— Begin SOURCE DATA —
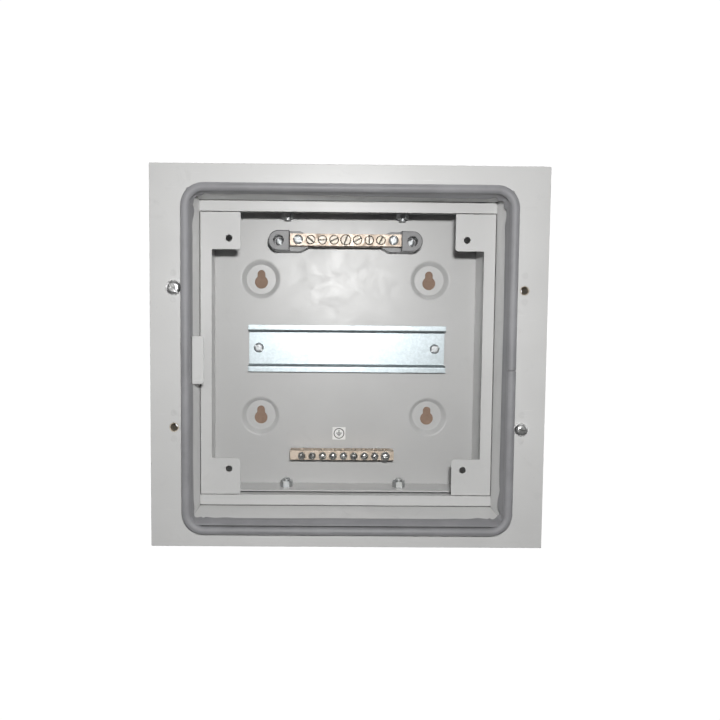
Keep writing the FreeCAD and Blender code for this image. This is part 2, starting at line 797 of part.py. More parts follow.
def make_neutral_holder(label, side):
    """Moulded insulating foot: low under the bar, with a taller round screw boss outside it."""
    body = new_body(label)
    mid = T.neutral_shift
    rise = T.neutral_rise
    tall = T.holder_half_height
    end = mid + T.holder_end_centre * side
    shoulder = mid + T.holder_shoulder * side
    tip = mid + T.holder_tip * side
    small = T.holder_tip_half_height
    outline = [
        (end, rise - tall), (shoulder, rise - tall), (tip, rise - small),
        (tip, rise + small), (shoulder, rise + tall), (end, rise + tall),
    ]
    low_height = T.neutral_seat_depth - BACK_INNER
    boss_height = T.holder_boss_depth - BACK_INNER
    extrude(body, "foot", "front", [outline], BACK_INNER, low_height)
    boss_start = mid + T.holder_boss_start * side
    boss = rectangle(boss_start, end, rise - tall, rise + tall)
    extrude(body, "boss", "front", [boss], BACK_INNER, boss_height)
    extrude(body, "round_end", "front", [(end, rise, tall)], BACK_INNER, boss_height)

    def is_boss_rim(edge):
        box = edge.BoundBox
        front = -T.holder_boss_depth
        return near(box.YMin, front) and near(box.YMax, front)

    round_edges(body, "boss_rim", T.holder_edge_radius, is_boss_rim)
    extrude(body, "head_hole", "front", [(end, rise, T.holder_hole_radius)],
            T.holder_hole_floor, T.holder_boss_depth - T.holder_hole_floor + 1, cut=True)
    extrude(body, "shank_hole", "front", [(end, rise, T.holder_screw_radius + 0.2)],
            T.foot_height, T.holder_hole_floor, cut=True)
    fixing = mid + T.bar_fixing_half_spacing * side
    extrude(body, "bar_fixing_hole", "front", [(fixing, rise, T.bar_fixing_radius + 0.05)],
            BACK_INNER + 4, low_height, cut=True)
    return keep(body)


def make_holder_screws():
    screws = []
    for number, side in enumerate((-1, 1), start=1):
        body = make_screw("neutral_holder_screw_%d" % number, T.holder_screw_head_radius,
                          T.holder_screw_head_height, T.holder_screw_radius,
                          T.holder_screw_length)
        east = T.neutral_shift + T.holder_end_centre * side
        place(body, east, T.holder_hole_floor, T.neutral_rise, 60.0 * side)
        screws.append(body)
    return group("neutral_holder_screws", screws)


def make_bar_fixing_screws():
    screws = []
    front = T.neutral_seat_depth + T.neutral_bar_depth
    for number, side in enumerate((-1, 1), start=1):
        body = make_screw("neutral_bar_screw_%d" % number, T.bar_fixing_head_radius,
                          T.bar_fixing_head_height, T.bar_fixing_radius,
                          T.bar_fixing_length)
        east = T.neutral_shift + T.bar_fixing_half_spacing * side
        place(body, east, front, T.neutral_rise, 20.0 + 50.0 * side)
        screws.append(body)
    return group("neutral_bar_screws", screws)


def make_terminal_bar(label, spec, bores):
    """Brass bar with screw bores from the front that meet vertical wire holes."""
    body = new_body(label)
    low = spec["rise"] - spec["half_height"]
    high = spec["rise"] + spec["half_height"]
    left = spec["shift"] - spec["half_length"]
    right = spec["shift"] + spec["half_length"]
    front = spec["seat"] + spec["depth"]
    extrude(body, "bar", "front", [rectangle(left, right, low, high)], spec["seat"], spec["depth"])
    circles = [(east, spec["rise"], radius) for east, radius in bores]
    floor = front - spec["bore_depth"]
    extrude(body, "bores", "front", circles, floor, spec["bore_depth"] + 1, cut=True)

    def is_bore_mouth(edge):
        box = edge.BoundBox
        round_edge = edge.Curve.TypeId == "Part::GeomCircle"
        return round_edge and near(box.YMin, -front) and near(box.YMax, -front)

    round_edges(body, "bore_mouths", T.bore_mouth_chamfer, is_bore_mouth, "PartDesign::Chamfer")
    wires = [(east, spec["wire_depth"] - front, spec["wire_radius"]) for east, radius in bores]
    extrude(body, "wire_holes", "floor", wires, low - 1, spec["half_height"] * 2 + 2, cut=True)
    if "fixings" in spec:
        circles = [(east, spec["rise"], T.bar_fixing_radius + 0.05) for east in spec["fixings"]]
        extrude(body, "fixing_holes", "front", circles, spec["seat"] - 1,
                spec["depth"] + 2, cut=True)
    return keep(body)


def neutral_bores():
    places = []
    for number in range(7):
        radius = T.middle_bore_radius if number == 3 else T.neutral_bore_radius
        places.append((T.neutral_shift + T.neutral_pitch * (number - 3), radius))
    return places


def make_neutral_bar():
    fixings = [T.neutral_shift + T.bar_fixing_half_spacing * side for side in (-1, 1)]
    spec = {
        "rise": T.neutral_rise, "shift": T.neutral_shift,
        "half_length": T.neutral_bar_half_length, "half_height": T.neutral_bar_half_height,
        "seat": T.neutral_seat_depth, "depth": T.neutral_bar_depth,
        "bore_depth": T.neutral_bore_depth, "wire_radius": T.neutral_wire_radius,
        "wire_depth": T.neutral_wire_depth, "fixings": fixings,
    }
    return make_terminal_bar("neutral_bar", spec, neutral_bores())


def make_headless_screw(label, radius, length):
    """Slotted set screw about its own +Z; its slotted end is at its own origin."""
    body = new_body(label)
    extrude(body, "rod", "floor", [(0, 0, radius)], -length, length)
    round_edges(body, "end_bevel", 0.3, is_crown_of(0), "PartDesign::Chamfer")
    groove = centred(radius + 1, T.slot_width / 2)
    extrude(body, "slot", "floor", [groove], -T.slot_depth, T.slot_depth + 1, cut=True)
    return body


NEUTRAL_TURNS = (-40.0, 5.0, 25.0, 70.0, 30.0, 90.0, 60.0)
EARTH_TURNS = (60.0, 95.0, 10.0, 30.0, -15.0, 80.0, 25.0, 50.0, 15.0)


def make_neutral_terminal_screws():
    front = T.neutral_seat_depth + T.neutral_bar_depth + T.neutral_screw_stand
    for number, (east, bore) in enumerate(neutral_bores()):
        middle = number == 3
        radius = T.middle_screw_radius if middle else T.neutral_screw_radius
        body = make_headless_screw("neutral_terminal_screw_%d" % (number + 1), radius,
                                   T.neutral_screw_length)
        place(body, east, front, T.neutral_rise, NEUTRAL_TURNS[number])
        keep(body)


def earth_bores():
    places = []
    for number in range(9):
        radius = T.bond_bore_radius if number == 8 else T.earth_bore_radius
        east = T.earth_shift + T.earth_first_screw + T.earth_pitch * number
        places.append((east, radius))
    return places


def make_earth_bar():
    spec = {
        "rise": T.earth_rise, "shift": T.earth_shift,
        "half_length": T.earth_bar_half_length, "half_height": T.earth_bar_half_height,
        "seat": T.earth_seat_depth, "depth": T.earth_bar_depth,
        "bore_depth": T.earth_bore_depth, "wire_radius": T.earth_wire_radius,
        "wire_depth": T.earth_wire_depth,
    }
    return make_terminal_bar("earth_bar", spec, earth_bores())


def make_earth_screws():
    stand = T.earth_seat_depth + T.earth_bar_depth + T.earth_screw_stand
    for number, (east, bore) in enumerate(earth_bores()):
        bond = number == 8
        label = "earth_bonding_screw" if bond else "earth_terminal_screw_%d" % (number + 1)
        head = T.bond_head_radius if bond else T.earth_head_radius
        tall = T.bond_head_height if bond else T.earth_head_height
        shank = T.bond_screw_radius if bond else T.earth_screw_radius
        body = make_screw(label, head, tall, shank, T.earth_screw_length)
        place(body, east, stand, T.earth_rise, EARTH_TURNS[number])
        keep(body)


def make_earth_posts():
    """Two short posts that carry the earth bar off the back wall."""
    posts = []
    for number, side in enumerate((-1, 1), start=1):
        body = new_body("earth_bar_post_%d" % number)
        height = T.earth_seat_depth - BACK_INNER
        extrude(body, "post", "floor", [(0, 0, T.earth_post_radius)], 0, height)
        east = T.earth_shift + T.earth_post_half_spacing * side
        place(body, east, BACK_INNER, T.earth_rise)
        posts.append(body)
    return group("earth_bar_posts", posts)


def make_earth_label():
    body = new_body("earth_label")
    patch = rectangle(T.label_shift - T.label_width / 2, T.label_shift + T.label_width / 2,
                      T.label_rise - T.label_height / 2, T.label_rise + T.label_height / 2)
    extrude(body, "patch", "front", [patch], BACK_INNER, T.label_thickness)
    return keep(body)


def entry_bolt_places():
    for side in (-1, 1):
        yield T.entry_bolt_shift + T.entry_bolt_half_spacing * side


def make_entry_sheet(label, low, thickness, margin=None):
    """A flat entry plate, or its seal when a window margin is given."""
    body = new_body(label)
    wide = T.entry_plate_half_width
    outline = rectangle(-wide, wide, -T.entry_plate_front_depth, -T.entry_plate_rear_depth)
    extrude(body, "blank", "floor", [outline], low, thickness)
    circles = [(east, -T.entry_bolt_depth, T.entry_bolt_hole_radius)
               for east in entry_bolt_places()]
    extrude(body, "bolt_holes", "floor", circles, low - 1, thickness + 2, cut=True)
    if margin is not None:
        window = rectangle(-T.entry_half_width - margin, T.entry_half_width + margin,
                           -T.entry_front_depth - margin, -T.entry_rear_depth + margin)
        extrude(body, "window", "floor", [window], low - 1, thickness + 2, cut=True)

    def is_outer_corner(edge):
        spot = edge.BoundBox.Center
        return runs_along(edge, "z") and near(abs(spot.x), wide)

    round_edges(body, "plate_corners", T.entry_corner_radius / 2, is_outer_corner)
    return keep(body)


def hexagon(corner_radius):
    points = []
    for number in range(6):
        angle = math.radians(60.0 * number)
        east = corner_radius * round(math.cos(angle), 6)
        up = corner_radius * round(math.sin(angle), 6)
        points.append((east, up))
    return points


def make_entry_fasteners():
    """Hexagon bolts from outside and nuts inside, for both cable entry plates."""
    bolts = []
    nuts = []
    stack = T.entry_plate_thickness + T.entry_seal_thickness
    for word, wall, side in (("top", BOX_TOP, 1), ("bottom", BOX_BOTTOM, -1)):
        outward = "up" if side > 0 else "down"
        inward = "down" if side > 0 else "up"
        for number, east in enumerate(entry_bolt_places(), start=1):
            bolt = new_body("%s_entry_bolt_%d" % (word, number))
            extrude(bolt, "head", "floor", [hexagon(T.entry_bolt_head_corner_radius)],
                    0, T.entry_bolt_head_height)
            length = stack + T.sheet_thickness + T.entry_nut_height + T.entry_bolt_end
            extrude(bolt, "shank", "floor", [(0, 0, T.entry_bolt_radius)], -length, length)
            place(bolt, east, T.entry_bolt_depth, wall + stack * side, 0.0, outward)
            bolts.append(bolt)
            nut = new_body("%s_entry_nut_%d" % (word, number))
            extrude(nut, "block", "floor", [hexagon(T.entry_nut_corner_radius)],
                    0, T.entry_nut_height)
            extrude(nut, "thread", "floor", [(0, 0, T.entry_nut_thread_radius)], -1,
                    T.entry_nut_height + 2, cut=True)
            inside = wall - T.sheet_thickness * side
            place(nut, east, T.entry_bolt_depth, inside, 0.0, inward)
            nuts.append(nut)
    group("entry_plate_bolts", bolts)
    group("entry_plate_nuts", nuts)


def make_entry_plates():
    seal = T.entry_seal_thickness
    plate = T.entry_plate_thickness
    make_entry_sheet("top_entry_seal", BOX_TOP, seal, T.entry_seal_margin)
    make_entry_sheet("top_entry_plate", BOX_TOP + seal, plate)
    make_entry_sheet("bottom_entry_seal", BOX_BOTTOM - seal, seal, T.entry_seal_margin)
    make_entry_sheet("bottom_entry_plate", BOX_BOTTOM - seal - plate, plate)


make_body_shell()
make_side_panel("left_side_panel", -1)
make_side_panel("right_side_panel", 1)
make_front_frame()
make_frame_nut_plates()
make_frame_screws()
make_frame_gasket()
make_latch_keeper()
make_rail()
make_rail_screws()
make_neutral_holder("neutral_holder_left", -1)
make_neutral_holder("neutral_holder_right", 1)
make_holder_screws()
make_neutral_bar()
make_bar_fixing_screws()
make_neutral_terminal_screws()
make_earth_bar()
make_earth_screws()
make_earth_posts()
make_earth_label()
make_entry_plates()
make_entry_fasteners()

doc.recompute()


def check_everything():
    """Stops the build if any object failed, is empty or is not a valid shape."""
    for thing in doc.Objects:
        for word in ("Invalid", "Error"):
            if word in thing.State:
                raise ValueError("%s is %s" % (thing.Label, word))
        if thing.TypeId in ("PartDesign::Pocket", "PartDesign::SubtractiveCone"):
            before = thing.BaseFeature.Shape.Volume
            if thing.Shape.Volume > before - 0.001:
                raise ValueError("%s cut nothing" % thing.Label)
    for node in NODES:
        if node.Shape.isNull() or not node.Shape.isValid():
            raise ValueError("%s has a bad shape" % node.Label)


check_everything()
for node in NODES:
    node.Shape.exportStep("parts/%s.step" % node.Label)
    print("%s: %d solid(s), %.1f mm3" % (node.Label, len(node.Shape.Solids), node.Shape.Volume))
print("nodes: %d" % len(NODES))
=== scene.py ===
import math

import bmesh
import bpy
from mathutils import Matrix, Vector, noise


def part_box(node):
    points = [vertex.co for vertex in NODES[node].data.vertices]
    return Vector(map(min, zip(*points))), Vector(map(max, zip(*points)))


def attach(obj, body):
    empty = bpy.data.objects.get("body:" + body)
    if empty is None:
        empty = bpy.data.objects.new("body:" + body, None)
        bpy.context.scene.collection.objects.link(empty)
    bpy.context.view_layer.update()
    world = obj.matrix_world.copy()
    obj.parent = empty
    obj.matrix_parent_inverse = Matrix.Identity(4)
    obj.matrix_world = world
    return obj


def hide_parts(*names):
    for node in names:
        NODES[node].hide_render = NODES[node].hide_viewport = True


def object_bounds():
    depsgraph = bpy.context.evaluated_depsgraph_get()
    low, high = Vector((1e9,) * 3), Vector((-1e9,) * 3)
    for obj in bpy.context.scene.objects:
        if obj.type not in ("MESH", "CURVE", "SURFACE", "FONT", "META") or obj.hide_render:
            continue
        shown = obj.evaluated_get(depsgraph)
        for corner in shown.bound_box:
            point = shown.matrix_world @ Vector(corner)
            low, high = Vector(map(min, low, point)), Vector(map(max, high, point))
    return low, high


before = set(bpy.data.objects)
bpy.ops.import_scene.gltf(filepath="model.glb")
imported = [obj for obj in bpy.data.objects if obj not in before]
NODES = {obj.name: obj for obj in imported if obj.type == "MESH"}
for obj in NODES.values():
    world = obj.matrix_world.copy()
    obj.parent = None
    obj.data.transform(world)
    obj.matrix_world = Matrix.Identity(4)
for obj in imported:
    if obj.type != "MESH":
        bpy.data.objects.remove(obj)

# Looks of the subpanel enclosure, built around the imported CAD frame.
# Metres throughout, in the row frame: +X right, +Z up, the open front faces -Y.

CAD_BOX = [list(corner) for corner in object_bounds()]
MM = 0.001
ROOT_BODY = "enclosure"


# ---------------------------------------------------------------- node graphs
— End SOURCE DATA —
• SET PROBLEM: Which lines above hold the word "shown"? Copy each of them.

• EXPECTED OUTPUT:
        shown = obj.evaluated_get(depsgraph)
        for corner in shown.bound_box:
            point = shown.matrix_world @ Vector(corner)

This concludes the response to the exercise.